Material:
· · · · · · ·
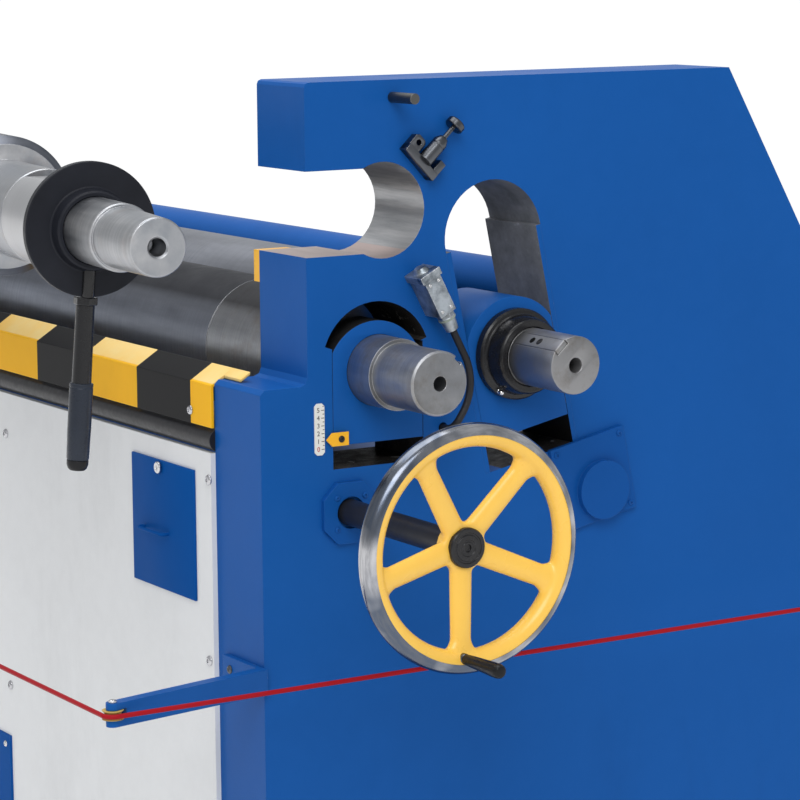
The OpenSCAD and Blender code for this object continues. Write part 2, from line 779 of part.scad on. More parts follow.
// ---------- handwheel ----------
shaft_in = 60;
// the rim is a round tube: its outer half is bright metal, its inner half belongs to the painted wheel
rim_r = 10.8;
rim_mid_r = wheel_d / 2 - rim_r;
hub_r = 25;
hub_t = 26;
// how far the hub's front lies behind the rim's middle plane
hub_back = 11;
wheel_turn = 3;
module at_wheel() {
    translate([end_x + wheel_out, wheel_y, wheel_z]) rotate([-wheel_turn, 0, 0]) children();
}
module wheel_shaft() {
    color([0.08, 0.08, 0.09])
    at_wheel() translate([2 - shaft_in - wheel_out, 0, 0])
        rod_x(shaft_r, wheel_out + shaft_in - 2 - hub_back - hub_t, 48);
}
module wheel_rim() {
    color([0.8, 0.81, 0.83])
    at_wheel() rotate([0, 90, 0])
        rotate_extrude($fn = 96)
            intersection() {
                translate([rim_mid_r, 0]) circle(r = rim_r, $fn = 40);
                translate([rim_mid_r + 0.05, -rim_r]) square([rim_r, 2 * rim_r]);
            }
}
crank_r = 109.5;
crank_turn = 3.5;
crank_pin_r = 4;
// the boss at the pin's root ends short of the handle
crank_boss_r = 4.6;
spoke_foot_r = 108;
spoke_len = 98;
spoke_lean = 12;
module at_crank() {
    at_wheel() rotate([-crank_turn, 0, 0]) translate([0, 0, -crank_r]) children();
}
module wheel_spider() {
    color([0.95, 0.74, 0.18]) {
        at_wheel() {
            rotate([0, 90, 0]) {
                translate([0, 0, -hub_back - hub_t]) cylinder(r1 = hub_r - 1, r2 = hub_r, h = hub_t, $fn = 56);
                rotate_extrude($fn = 96)
                    intersection() {
                        translate([rim_mid_r, 0]) circle(r = rim_r - 0.3, $fn = 40);
                        translate([rim_mid_r - 0.05 - rim_r, -rim_r]) square([rim_r, 2 * rim_r]);
                    }
            }
            for (i = [0:spoke_count - 1])
                rotate([i * 360 / spoke_count, 0, 0])
                    translate([-1, 0, -spoke_foot_r]) rotate([0, -spoke_lean, 0])
                        scale([0.65, 1, 1]) cylinder(r1 = 11.5, r2 = 12.8, h = spoke_len, $fn = 32);
        }
        at_crank() {
            rod_x(crank_boss_r, handle_x - 0.4, 32);
            rod_x(crank_pin_r, 60, 24);
        }
    }
}
cap_r = 19.8;
module wheel_cap() {
    color([0.06, 0.06, 0.07])
    at_wheel() translate([-hub_back, 0, 0])
        difference() {
            rotate([0, 90, 0]) cylinder(r1 = cap_r, r2 = cap_r - 1, h = 6, $fn = 56);
            translate([4, 0, 0]) rod_x(5, 3, 6);
        }
}
handle_x = 11;
handle_len = 65;
module crank_handle() {
    color([0.06, 0.06, 0.07])
    at_crank() translate([handle_x, 0, 0])
        difference() {
            rotate([0, 90, 0]) {
                cylinder(r1 = 5.4, r2 = 7.5, h = handle_len - 6, $fn = 40);
                translate([0, 0, handle_len - 6]) cylinder(r1 = 7.5, r2 = 6.6, h = 4, $fn = 40);
                translate([0, 0, handle_len - 2]) cylinder(r1 = 6.6, r2 = 4.6, h = 2, $fn = 40);
            }
            translate([-1, 0, 0]) rod_x(crank_pin_r + run_c, 52, 24);
        }
}

right_stand();
left_stand();
cabinet();
front_panel();
service_hatch();
lower_cover();
rear_panel();
striped_guard();
guard_tube();
tie_tube();
right_liners();
left_liners();
lip_plate();
limit_switch();
switch_cable();
latch();
stop_pin();
scale_strip();
shaft_boss();
adjuster_cover();
rope_arms();
rope_pulleys();
pull_rope();
drive_housing();
foot_plates();
lower_block_right();
lower_block_left();
scale_pointer();
lower_roll();
rear_block_right();
rear_block_left();
rear_collar();
rear_roll();
rear_key();
swivel_block();
bearing_bush();
top_roll();
lock_ring();
lock_lever();
wheel_rim();
wheel_spider();
wheel_cap();
wheel_shaft();
crank_handle();
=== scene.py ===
"""Looks, small fittings, light and camera for the powered plate rolling machine.

The CAD nodes get procedural finishes here. Turned and cast parts that want finer form than the
collision solids stand in for their nodes, and screws, figures and other small fittings are added.
Lengths are in metres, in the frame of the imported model.
"""
import json
import math

import bmesh
import bpy
from mathutils import Matrix, Vector


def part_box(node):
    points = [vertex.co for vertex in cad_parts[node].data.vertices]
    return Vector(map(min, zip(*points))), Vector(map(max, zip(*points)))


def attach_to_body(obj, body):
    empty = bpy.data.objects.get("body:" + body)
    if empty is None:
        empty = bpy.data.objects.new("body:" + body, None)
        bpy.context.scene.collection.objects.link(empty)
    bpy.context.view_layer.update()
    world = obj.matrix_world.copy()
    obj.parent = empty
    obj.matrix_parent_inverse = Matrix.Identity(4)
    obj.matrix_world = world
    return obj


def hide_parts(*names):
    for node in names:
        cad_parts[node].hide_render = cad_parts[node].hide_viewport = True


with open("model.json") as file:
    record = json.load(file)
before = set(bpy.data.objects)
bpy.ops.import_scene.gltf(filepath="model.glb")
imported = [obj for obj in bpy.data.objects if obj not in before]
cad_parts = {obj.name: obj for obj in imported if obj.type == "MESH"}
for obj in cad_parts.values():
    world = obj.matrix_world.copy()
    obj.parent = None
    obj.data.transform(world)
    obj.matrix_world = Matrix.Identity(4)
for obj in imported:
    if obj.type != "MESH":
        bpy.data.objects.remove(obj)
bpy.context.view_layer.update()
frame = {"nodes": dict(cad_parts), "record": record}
nodes = frame["nodes"]
scene = bpy.context.scene
joints = {joint["name"]: joint for joint in frame["record"]["behaviour"]["joints"]}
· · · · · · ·
Given problem: Quote only the lines running from the line that holds "right_stand();" to the line that holds "record = json.load(file)", both ends included.

Worked answer:
right_stand();
left_stand();
cabinet();
front_panel();
service_hatch();
lower_cover();
rear_panel();
striped_guard();
guard_tube();
tie_tube();
right_liners();
left_liners();
lip_plate();
limit_switch();
switch_cable();
latch();
stop_pin();
scale_strip();
shaft_boss();
adjuster_cover();
rope_arms();
rope_pulleys();
pull_rope();
drive_housing();
foot_plates();
lower_block_right();
lower_block_left();
scale_pointer();
lower_roll();
rear_block_right();
rear_block_left();
rear_collar();
rear_roll();
rear_key();
swivel_block();
bearing_bush();
top_roll();
lock_ring();
lock_lever();
wheel_rim();
wheel_spider();
wheel_cap();
wheel_shaft();
crank_handle();
=== scene.py ===
"""Looks, small fittings, light and camera for the powered plate rolling machine.

The CAD nodes get procedural finishes here. Turned and cast parts that want finer form than the
collision solids stand in for their nodes, and screws, figures and other small fittings are added.
Lengths are in metres, in the frame of the imported model.
"""
import json
import math

import bmesh
import bpy
from mathutils import Matrix, Vector


def part_box(node):
    points = [vertex.co for vertex in cad_parts[node].data.vertices]
    return Vector(map(min, zip(*points))), Vector(map(max, zip(*points)))


def attach_to_body(obj, body):
    empty = bpy.data.objects.get("body:" + body)
    if empty is None:
        empty = bpy.data.objects.new("body:" + body, None)
        bpy.context.scene.collection.objects.link(empty)
    bpy.context.view_layer.update()
    world = obj.matrix_world.copy()
    obj.parent = empty
    obj.matrix_parent_inverse = Matrix.Identity(4)
    obj.matrix_world = world
    return obj


def hide_parts(*names):
    for node in names:
        cad_parts[node].hide_render = cad_parts[node].hide_viewport = True


with open("model.json") as file:
    record = json.load(file)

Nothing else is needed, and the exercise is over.